With segments, even worse.

Example:
MSOX3104T: One channel active. CAN bus decoding. 50us/div, to fit one packet across the screen. Segments set for 64 segments (packets in this case). Sample rate : 12,5 MSa/s.

SDS6104H12: One channel active. CAN bus decoding. 50us/div, to fit one packet across the screen. Segments set for 64 segments (packets in this case). Sample rate : 5 GSa/s.

If you're only decoding, it doesn't matter. If you're looking to see high frequency interference in signal, that confuses devices on  a bus, it matters a lot.

It is not even LARGE amounts of decoding or large time bases... 100us per division already makes it sample at 625MSa/s .
At 200us/div you are already at 250MSa/s that puts you in Rigol 1000Z and Micsig territory.  At 1ms/div you are at 50MSa/s. And that is SINGLE channel per ADC. You enable channel pair, and it all halves. And all the time you are having full 1GHz front end bandwidth piped into it.

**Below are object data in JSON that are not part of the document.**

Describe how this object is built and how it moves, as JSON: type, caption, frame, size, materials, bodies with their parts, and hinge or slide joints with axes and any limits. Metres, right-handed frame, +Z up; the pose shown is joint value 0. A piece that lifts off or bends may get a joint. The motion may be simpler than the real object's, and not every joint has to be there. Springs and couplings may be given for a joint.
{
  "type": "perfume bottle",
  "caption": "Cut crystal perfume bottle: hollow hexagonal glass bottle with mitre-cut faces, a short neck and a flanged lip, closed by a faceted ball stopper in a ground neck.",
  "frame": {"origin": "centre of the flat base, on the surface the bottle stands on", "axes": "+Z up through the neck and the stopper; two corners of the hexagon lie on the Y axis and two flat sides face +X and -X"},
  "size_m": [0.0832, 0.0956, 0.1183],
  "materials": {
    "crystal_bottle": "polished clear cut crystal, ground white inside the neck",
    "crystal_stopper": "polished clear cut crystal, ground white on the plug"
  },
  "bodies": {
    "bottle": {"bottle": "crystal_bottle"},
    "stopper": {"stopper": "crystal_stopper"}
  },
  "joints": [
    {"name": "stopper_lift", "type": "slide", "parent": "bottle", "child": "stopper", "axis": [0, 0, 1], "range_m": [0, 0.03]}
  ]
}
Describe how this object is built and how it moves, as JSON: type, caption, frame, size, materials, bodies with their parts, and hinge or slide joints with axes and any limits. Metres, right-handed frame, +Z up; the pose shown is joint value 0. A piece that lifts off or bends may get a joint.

As for good triggering on the glitches, even SDS2000X+ has full set of triggers and zone triggers equivalent to 3000T. Rigol 5000/7000 and up also have it all.

Siglents have better analog noise performance, Rigols have 4 math channels, and 4 decode channels.

rf-loop:
Afaik, what ever this matters or not but is it so that MZ IV do not have digital trigger engine. Do it have conventional old side pathway analog trigger system.
And I did not say or made guestion is it good or bad. Only what is fact.